A bionic eye could restore sight to the blind and greatly improve robotic vision, but current visual sensors are a long way from the impressive attributes of nature’s design. Now researchers have found a way to mimic its structure and create an artificial eye that reproduces many of its capabilities.
A key part of what makes the eye’s design so powerful is its shape, but this is also one of the hardest things to mimic. The concave shape of the retina—the photoreceptor-laden layer of tissue at the back of the eye—makes it possible to pick up much more light as it passes through the curved lens than it would pick up if it was flat. But replicating this curved sensor array has proven difficult.
Most previous approaches have relied on fabricating photosensors on flat surfaces before folding them or transplanting them onto curved ones. The problem with this approach is that it limits the density of photosensors, and therefore the resolution of the bionic eye, because space needs to be left between sensors to allow the transformation from flat to curved.
In a paper published in Nature, researchers from Hong Kong University of Science and Technology devised a way to build photosensors directly into a hemispherical artificial retina. This enabled them to create a device that can mimic the wide field of view, responsiveness, and resolution of the human eye.
“The structural mimicry of Gu and colleagues’ artificial eye is certainly impressive, but what makes it truly stand out from previously reported devices is that many of its sensory capabilities compare favorably with those of its natural counterpart,” writes Hongrui Jiang, an engineer at the University of Wisconsin Madison, in a perspective in Nature.

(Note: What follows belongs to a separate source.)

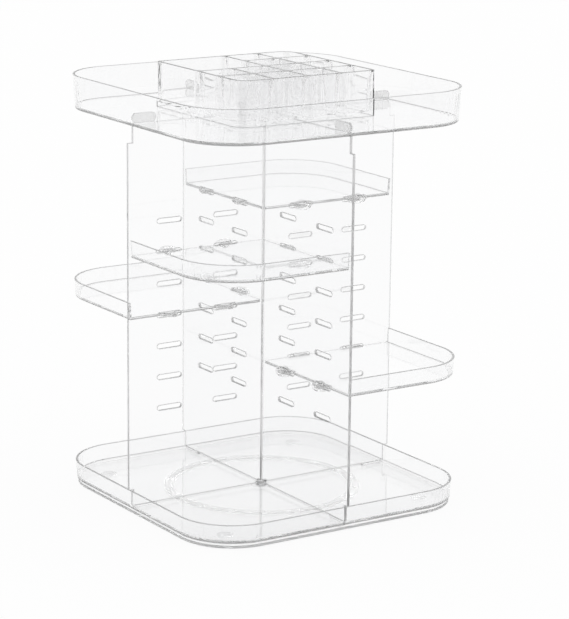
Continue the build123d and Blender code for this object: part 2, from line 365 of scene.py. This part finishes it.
# The grey of the cut faces is painted shade, standing in for the dark lines that the sheet's edges and slots
# draw.
panel_cut_painted_shade = satin_plastic_painted_shade("panel_cut_painted_shade", grey=0.6, polish=0.3, worn=0.4)
# The grey of the lugs is painted shade, for their darker look.
panel_lug_painted_shade = satin_plastic_painted_shade("panel_lug_painted_shade", grey=0.8, polish=0.25, worn=0.35)
print("3 finishes for the panels")

# %% Soften the panels
PANEL_BEVEL = 0.0004
LUG_SLOT = 2
TRAY_FLOOR = 0.0022
ACROSS = Vector((0.0, 1.0, 0.0))
IN_DEPTH = Vector((1.0, 0.0, 0.0))
SQUARE = 0.5
lug_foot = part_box("top_tray")[0].z + TRAY_FLOOR

for node_name, piece_name, thickness in (
    ("cross_panel_x", "panel_across", ACROSS),
    ("cross_panel_y", "panel_in_depth", IN_DEPTH),
):
    bm = merged(node_name)
    for face in bm.faces:
        # The cut faces get the satin finish with its painted grey shade.
        cut = abs(face.normal.dot(thickness)) < SQUARE
        face.material_index = SATIN_SHADE_SLOT if cut else POLISHED_SLOT
    bevel_sharp_edges(bm, PANEL_BEVEL, lambda middle: False)
    cut_level(bm, lug_foot)
    for face in bm.faces:
        # The lugs above the top tray's floor get the painted grey shade.
        if face.calc_center_median().z > lug_foot:
            face.material_index = LUG_SLOT
    stand_for(bm, piece_name, "carousel", node_name, (panel_face, panel_cut_painted_shade, panel_lug_painted_shade))

# %% [markdown]
# ## The trays
#
# The two full trays show two grey lines in the photograph, one along the rim and a darker one along the foot.
# The lines could be left to the light alone. Here rim and foot get satin finishes, whose greys were fitted to
# the photograph, because a finish can be set for one edge at a time; the greys are painted shade that draws the
# two lines. The slits in the middle of the floor, and the race for the balls below it, keep their sharp edges:
# they are filled by the panels and the balls, and a bevel there would only make gaps.

# %% The finishes of the trays
tray_face = clear_plastic("tray_face", GLASS_CLEAR, POLISHED, HANDLED, WAVE_HEIGHT, WAVE_LENGTH)
# The greys of rim and foot are painted shade, standing in for the grey lines along them, the foot's darker.
tray_edge_painted_shade = satin_plastic_painted_shade("tray_edge_painted_shade", grey=0.5, polish=0.3, worn=0.4)
tray_foot_painted_shade = satin_plastic_painted_shade("tray_foot_painted_shade", grey=0.4, polish=0.3, worn=0.4)
print("3 finishes for the trays")

# %% Satin and painted shade for the rim and the foot
RIM_DEPTH = 0.0009
FOOT_HEIGHT = 0.0016
LEVEL = 0.99
# Slot 2 of a tray holds the foot's satin finish with its darker painted shade.
FOOT_SLOT = 2
FACES_UP = 0.2
SLIT_REACH = 0.006
RACE_REACH = 0.085
WALL_INSIDE = 0.110


def in_the_middle(place):
    """Near the slits, the race or the hub, in the middle of a full tray."""
    nearer, further = sorted((abs(place.x), abs(place.y)))
    return (nearer < SLIT_REACH and further < WALL_INSIDE) or place.xy.length < RACE_REACH


def satin_rim_painted_shade(bm, node_name):
    """Gives the rounded rim its satin finish with painted grey shade, and all the rest the polish."""
    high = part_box(node_name)[1]
    for face in bm.faces:
        rim = face.calc_center_median().z > high.z - RIM_DEPTH and face.normal.z > FACES_UP
        # The rim faces get the satin finish with its painted grey shade.
        face.material_index = SATIN_SHADE_SLOT if rim else POLISHED_SLOT


def satin_foot_painted_shade(bm, node_name, stays_polished):
    """Gives the outer foot its satin finish with a darker painted grey shade."""
    foot_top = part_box(node_name)[0].z + FOOT_HEIGHT
    cut_level(bm, foot_top)
    for face in bm.faces:
        middle = face.calc_center_median()
        if middle.z < foot_top and abs(face.normal.z) < LEVEL and not stays_polished(middle):
            # The foot faces get the darker painted grey shade.
            face.material_index = FOOT_SLOT


print("satin", RIM_DEPTH, "m down from the rim and", FOOT_HEIGHT, "m up from the foot")

# %% [markdown]
# ## The ball race
#
# A round groove in the bottom tray and another in the base plate hold the balls. At its real refractive index
# the groove would draw strong rings, while the photograph shows only a faint one. How the real one stays so
# faint isn't known. The groove could be left out of the finished piece, but then the balls would sit in solid
# plastic. So its walls get a lower index than any real plastic has, as a stand-in fitted to the look.

# %% Make the race faint
RACE = (0.064, 0.080)
RACE_TOP = 0.0062
RACE_IOR = 1.08
RACE_SLOT = 3


def faint_plastic(name, grey, polish, worn, ior, alpha=1.0):
    """Clear plastic made fainter than it is, by a lower refractive index and alpha."""
    material = clear_plastic(name, (grey, grey, grey), polish, worn, WAVE_HEIGHT, WAVE_LENGTH)
    inputs = material.node_tree.nodes["Principled BSDF"].inputs
    inputs["IOR"].default_value = ior
    inputs["Alpha"].default_value = alpha
    return material


race_wall = faint_plastic("race_wall", grey=1.0, polish=POLISHED, worn=HANDLED, ior=RACE_IOR)


def make_race_faint(bm):
    """Gives the walls of the groove for the balls their faint finish."""
    for face in bm.faces:
        middle = face.calc_center_median()
        in_the_ring = RACE[0] < middle.xy.length < RACE[1]
        if in_the_ring and abs(face.normal.z) < LEVEL and middle.z < RACE_TOP:
            face.material_index = RACE_SLOT


print("race walls of refractive index", RACE_IOR)

# %% Soften the two full trays
TRAY_BEVEL = 0.0003
TRAY_FINISHES = (tray_face, tray_edge_painted_shade, tray_foot_painted_shade, race_wall)

for node_name in ("bottom_tray", "top_tray"):
    bm = merged(node_name)
    satin_rim_painted_shade(bm, node_name)
    satin_foot_painted_shade(bm, node_name, in_the_middle)
    bevel_sharp_edges(bm, TRAY_BEVEL, in_the_middle)
    make_race_faint(bm)
    stand_for(bm, "soft_" + node_name, "carousel", node_name, TRAY_FINISHES)

# %% [markdown]
# ## The shelf trays
#
# The four shelves have the same shape, so one loop softens them all. One could be softened and copied three
# times, but each has to stand for a part of its own. Each has two tongues on each of its two straight sides,
# which go through the slots of the panels. The tongues slide there, so their edges stay sharp.

# %% Soften the shelf trays
QUARTERS = {"back": (1, 1), "left": (-1, 1), "front": (-1, -1), "right": (1, -1)}
PANEL_HALF = 0.0015
SHELF_FINISHES = (tray_face, tray_edge_painted_shade, tray_foot_painted_shade)

for quarter, (x_side, y_side) in QUARTERS.items():
    def on_a_tongue(place, x_side=x_side, y_side=y_side):
        return min(place.x * x_side, place.y * y_side) < PANEL_HALF

    node_name = "shelf_tray_" + quarter
    bm = merged(node_name)
    satin_rim_painted_shade(bm, node_name)
    satin_foot_painted_shade(bm, node_name, on_a_tongue)
    bevel_sharp_edges(bm, TRAY_BEVEL, on_a_tongue)
    stand_for(bm, "soft_" + node_name, "shelf_" + quarter, node_name, SHELF_FINISHES)

# %% [markdown]
# ## The lipstick holder
#
# The holder has thin walls and deep drafted cells whose rounded corners bend the light into long streaks. Its
# rim is rounded already in the CAD part, so it gets the satin with its painted grey shade there and no bevel,
# which could only cut into the rounding. The corners of the cells get a slightly greyer tint, a painted shade,
# because the photograph shows them as lines. How grey was fitted to it, as was the clearer face, which keeps
# its many walls light.

# %% Finish the holder
HOLDER_CLEAR = (0.99, 0.99, 0.991)
# The corners' grey is painted shade, for the lines that the cells' corners draw.
HOLDER_CORNER_SHADE = (0.93, 0.93, 0.93)
HOLDER_HANDLED = 0.02
HOLDER_WAVE = 0.005
CORNER_MIDDLE = 0.5
UPRIGHT = 0.3
CORNER_SLOT = 2

holder_face = clear_plastic(
    "holder_face", HOLDER_CLEAR, POLISHED, HOLDER_HANDLED, HOLDER_WAVE, WAVE_LENGTH,
)
holder_corner_painted_shade = clear_plastic(
    "holder_corner_painted_shade", HOLDER_CORNER_SHADE, polish=0.05, worn=0.1, ripple=HOLDER_WAVE, ripple_size=WAVE_LENGTH,
)
HOLDER_FINISHES = (holder_face, tray_edge_painted_shade, holder_corner_painted_shade)

bm = merged("lipstick_holder")
satin_rim_painted_shade(bm, "lipstick_holder")
for face in bm.faces:
    turned = min(abs(face.normal.x), abs(face.normal.y))
    polished = face.material_index == POLISHED_SLOT
    if polished and turned > CORNER_MIDDLE and abs(face.normal.z) < UPRIGHT:
        # The cells' upright corners get the painted grey shade.
        face.material_index = CORNER_SLOT
stand_for(bm, "soft_lipstick_holder", "holder", "lipstick_holder", HOLDER_FINISHES)

# %% [markdown]
# ## The tongue sockets
#
# Eight small ovals show where the tongues come through one of each shelf's two panels. What they are made of
# isn't known. At the index of the other plastic they came out much darker than in the photograph. They could
# be made thinner, but the tongues need their room, so the finish is made fainter instead: the refractive index
# and the alpha are stand-ins fitted to the look. The face is fainter than the border, whose grey tint is
# painted shade, to come near the ring that the photograph shows.

# %% Finish the sockets
SOCKET_IOR = 1.1
SOCKET_FLAT = 0.8
FACE_ALPHA = 0.4
RING_ALPHA = 0.75

socket_face = faint_plastic(
    "socket_face", grey=1.0, polish=0.1, worn=0.15, ior=SOCKET_IOR, alpha=FACE_ALPHA,
)
# The ring's grey is painted shade, for the outline of the oval.
socket_ring_painted_shade = faint_plastic(
    "socket_ring_painted_shade", grey=0.75, polish=0.1, worn=0.15, ior=SOCKET_IOR, alpha=RING_ALPHA,
)
SOCKET_FINISHES = (socket_face, socket_ring_painted_shade)

for quarter in QUARTERS:
    for side in ("inner", "outer"):
        node_name = "tongue_socket_" + quarter + "_" + side
        low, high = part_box(node_name)
        thickness = ACROSS if high.y - low.y < high.x - low.x else IN_DEPTH
        bm = merged(node_name)
        for face in bm.faces:
            flat = abs(face.normal.dot(thickness)) > SOCKET_FLAT
            # The border faces get the painted grey shade, the flat faces the faint face.
            face.material_index = POLISHED_SLOT if flat else SATIN_SHADE_SLOT
        stand_for(bm, "soft_" + node_name, "carousel", node_name, SOCKET_FINISHES)

# %% [markdown]
# ## The turning base
#
# The base plate is a plain sheet whose side is satin like the trays' rims, with the same grey tint, a painted
# shade. Between it and the bottom tray run the balls in their cage, round the pin. Of these the photograph
# shows only the pin's head and a faint ring.
# Balls, cage and pads could be hidden from the camera, but a finish that makes them faint keeps them in the
# model for every view. Its index and alpha are stand-ins fitted to the look, and the parts keep the CAD mesh.

# %% Soften the base plate
bm = merged("base_plate")
for face in bm.faces:
    outside = face.calc_center_median().xy.length > RACE_REACH
    side = outside and abs(face.normal.z) < LEVEL
    # The side gets the satin finish with its painted grey shade.
    face.material_index = SATIN_SHADE_SLOT if side else POLISHED_SLOT
make_race_faint(bm)
stand_for(bm, "soft_base_plate", "base", "base_plate", TRAY_FINISHES)

# %% Finish the hidden parts
MILKY_IOR = 1.3
MILKY_ALPHA = 0.4

milky = faint_plastic("milky", grey=1.0, polish=0.6, worn=0.7, ior=MILKY_IOR, alpha=MILKY_ALPHA)
pin_clear = clear_plastic(
    "pin_clear", GLASS_CLEAR, polish=0.05, worn=0.12, ripple=WAVE_HEIGHT, ripple_size=WAVE_LENGTH,
)


def dress(node, material):
    """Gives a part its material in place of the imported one."""
    node.data.materials.clear()
    node.data.materials.append(material)


for name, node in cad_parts.items():
    if name.startswith("pivot"):
        dress(node, pin_clear)
    elif name in ("bearing_balls", "ball_cage") or name.startswith("foot_pad"):
        dress(node, milky)
    else:
        dress(node, tray_face)
print("all", len(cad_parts), "parts have a finish")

Key to the breakthrough was an ingenious way of implanting photosensors into a dome-shaped artificial retina. The team created a hemisphere of aluminum oxide peppered with densely-packed nanoscale pores. They then used vapor deposition to grow nanowires inside these pores made from perovskite, a type of photosensitive compound used in solar cells.
These nanowires act as the artificial equivalent of photoreceptors. When light passes over them, they transmit electrical signals that are picked up by liquid metal wires attached to the back of the retina. The researchers created another hemisphere made out of aluminum with a lens in the center to act as the front of the eye, and filled the space in between it and the retina with an ionic liquid designed to mimic the fluid aqueous humor that makes up the bulk of the human eye.
The researchers then hooked up the bionic eye to a computer and demonstrated that it could recognize a series of letters. While the artificial eye couldn’t quite achieve the 130-degree field of view of a human eye, it managed 100 degrees, which is a considerable improvement over the roughly 70 degrees a flat sensor can achieve.
In other areas, though, the approach has the potential to improve on biological eyes. The researchers discovered that the nanowires’ photodetectors were actually considerably more responsive. They were activated in as little as 19.2 milliseconds and recovered to a point where they could be activated again in 23.9 milliseconds. Response and recovery times in human photoreceptors range from 40 to 150 milliseconds.
The density of nanowires in the artificial retina is also more than 10 times that of photoreceptors in the human eye, suggesting that the technology could ultimately achieve far higher resolution than nature.
The big limitation at the moment is wiring up these photosensors. The liquid metal connections are currently two orders of magnitude wider than the nanowires, so each one connects to many photosensors, and it’s only possible to attach 100 wires to the back of the retina. That means that despite the density of photosensors, the eye has a resolution of only 100 pixels.
The researchers devised a way to use magnetic fields to connect nickel microneedles to just three nanowires at a time, but the process is a complicated manual one that would be impossible to scale up to the millions of nanowires present in the artificial retina. Still, the device represents a promising proof-of-concept that suggests that we may soon be able to replicate and even better one of nature’s most exquisite designs.
“Given these advances, it seems feasible that we might witness the wide use of artificial and bionic eyes in daily life within the next decade,” writes Jiang.